_Written exercise_: Return every record verbatim.

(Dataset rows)
============================================================

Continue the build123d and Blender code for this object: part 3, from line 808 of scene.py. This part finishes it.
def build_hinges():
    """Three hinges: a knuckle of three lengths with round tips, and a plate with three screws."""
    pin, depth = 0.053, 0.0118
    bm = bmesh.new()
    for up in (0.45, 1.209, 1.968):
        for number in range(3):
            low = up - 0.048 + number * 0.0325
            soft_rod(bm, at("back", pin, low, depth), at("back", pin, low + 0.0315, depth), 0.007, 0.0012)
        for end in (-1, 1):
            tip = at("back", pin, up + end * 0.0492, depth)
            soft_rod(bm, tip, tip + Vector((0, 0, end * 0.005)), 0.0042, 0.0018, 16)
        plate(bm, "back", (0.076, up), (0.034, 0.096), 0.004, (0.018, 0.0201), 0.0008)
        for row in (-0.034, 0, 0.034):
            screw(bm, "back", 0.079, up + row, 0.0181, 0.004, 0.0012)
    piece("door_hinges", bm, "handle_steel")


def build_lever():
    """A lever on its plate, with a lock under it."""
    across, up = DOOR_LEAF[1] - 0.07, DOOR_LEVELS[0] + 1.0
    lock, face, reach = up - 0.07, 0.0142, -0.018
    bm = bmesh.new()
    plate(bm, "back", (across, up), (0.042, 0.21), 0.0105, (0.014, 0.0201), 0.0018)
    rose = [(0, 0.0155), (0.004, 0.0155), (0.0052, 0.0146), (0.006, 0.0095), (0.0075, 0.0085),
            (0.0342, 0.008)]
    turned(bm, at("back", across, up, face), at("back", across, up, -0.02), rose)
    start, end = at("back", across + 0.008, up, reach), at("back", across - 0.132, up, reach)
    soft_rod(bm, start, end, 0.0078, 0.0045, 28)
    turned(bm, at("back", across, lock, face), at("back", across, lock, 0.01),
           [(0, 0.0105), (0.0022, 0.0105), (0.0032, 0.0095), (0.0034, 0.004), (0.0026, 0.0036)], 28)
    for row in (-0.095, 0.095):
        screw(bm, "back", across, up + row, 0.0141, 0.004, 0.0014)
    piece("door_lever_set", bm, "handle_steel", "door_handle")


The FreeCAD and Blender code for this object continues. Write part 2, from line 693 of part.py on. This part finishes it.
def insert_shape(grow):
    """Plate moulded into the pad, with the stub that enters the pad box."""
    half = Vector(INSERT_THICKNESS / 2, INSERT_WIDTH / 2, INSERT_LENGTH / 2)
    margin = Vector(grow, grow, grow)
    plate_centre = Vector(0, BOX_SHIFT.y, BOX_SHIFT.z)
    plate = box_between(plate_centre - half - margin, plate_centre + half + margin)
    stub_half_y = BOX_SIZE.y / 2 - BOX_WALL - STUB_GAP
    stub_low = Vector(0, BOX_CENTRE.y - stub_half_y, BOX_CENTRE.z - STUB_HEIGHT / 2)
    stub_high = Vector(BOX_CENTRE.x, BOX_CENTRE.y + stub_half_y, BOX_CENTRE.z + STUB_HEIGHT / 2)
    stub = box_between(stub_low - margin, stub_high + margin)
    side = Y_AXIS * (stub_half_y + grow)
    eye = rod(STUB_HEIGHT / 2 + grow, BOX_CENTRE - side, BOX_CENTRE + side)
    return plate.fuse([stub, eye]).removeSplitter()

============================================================

_Final answer_:
Continue the build123d and Blender code for this object: part 3, from line 808 of scene.py. This part finishes it.
def build_hinges():
    """Three hinges: a knuckle of three lengths with round tips, and a plate with three screws."""
    pin, depth = 0.053, 0.0118
    bm = bmesh.new()
    for up in (0.45, 1.209, 1.968):
        for number in range(3):
            low = up - 0.048 + number * 0.0325
            soft_rod(bm, at("back", pin, low, depth), at("back", pin, low + 0.0315, depth), 0.007, 0.0012)
        for end in (-1, 1):
            tip = at("back", pin, up + end * 0.0492, depth)
            soft_rod(bm, tip, tip + Vector((0, 0, end * 0.005)), 0.0042, 0.0018, 16)
        plate(bm, "back", (0.076, up), (0.034, 0.096), 0.004, (0.018, 0.0201), 0.0008)
        for row in (-0.034, 0, 0.034):
            screw(bm, "back", 0.079, up + row, 0.0181, 0.004, 0.0012)
    piece("door_hinges", bm, "handle_steel")


def build_lever():
    """A lever on its plate, with a lock under it."""
    across, up = DOOR_LEAF[1] - 0.07, DOOR_LEVELS[0] + 1.0
    lock, face, reach = up - 0.07, 0.0142, -0.018
    bm = bmesh.new()
    plate(bm, "back", (across, up), (0.042, 0.21), 0.0105, (0.014, 0.0201), 0.0018)
    rose = [(0, 0.0155), (0.004, 0.0155), (0.0052, 0.0146), (0.006, 0.0095), (0.0075, 0.0085),
            (0.0342, 0.008)]
    turned(bm, at("back", across, up, face), at("back", across, up, -0.02), rose)
    start, end = at("back", across + 0.008, up, reach), at("back", across - 0.132, up, reach)
    soft_rod(bm, start, end, 0.0078, 0.0045, 28)
    turned(bm, at("back", across, lock, face), at("back", across, lock, 0.01),
           [(0, 0.0105), (0.0022, 0.0105), (0.0032, 0.0095), (0.0034, 0.004), (0.0026, 0.0036)], 28)
    for row in (-0.095, 0.095):
        screw(bm, "back", across, up + row, 0.0141, 0.004, 0.0014)
    piece("door_lever_set", bm, "handle_steel", "door_handle")


The FreeCAD and Blender code for this object continues. Write part 2, from line 693 of part.py on. This part finishes it.
def insert_shape(grow):
    """Plate moulded into the pad, with the stub that enters the pad box."""
    half = Vector(INSERT_THICKNESS / 2, INSERT_WIDTH / 2, INSERT_LENGTH / 2)
    margin = Vector(grow, grow, grow)
    plate_centre = Vector(0, BOX_SHIFT.y, BOX_SHIFT.z)
    plate = box_between(plate_centre - half - margin, plate_centre + half + margin)
    stub_half_y = BOX_SIZE.y / 2 - BOX_WALL - STUB_GAP
    stub_low = Vector(0, BOX_CENTRE.y - stub_half_y, BOX_CENTRE.z - STUB_HEIGHT / 2)
    stub_high = Vector(BOX_CENTRE.x, BOX_CENTRE.y + stub_half_y, BOX_CENTRE.z + STUB_HEIGHT / 2)
    stub = box_between(stub_low - margin, stub_high + margin)
    side = Y_AXIS * (stub_half_y + grow)
    eye = rod(STUB_HEIGHT / 2 + grow, BOX_CENTRE - side, BOX_CENTRE + side)
    return plate.fuse([stub, eye]).removeSplitter()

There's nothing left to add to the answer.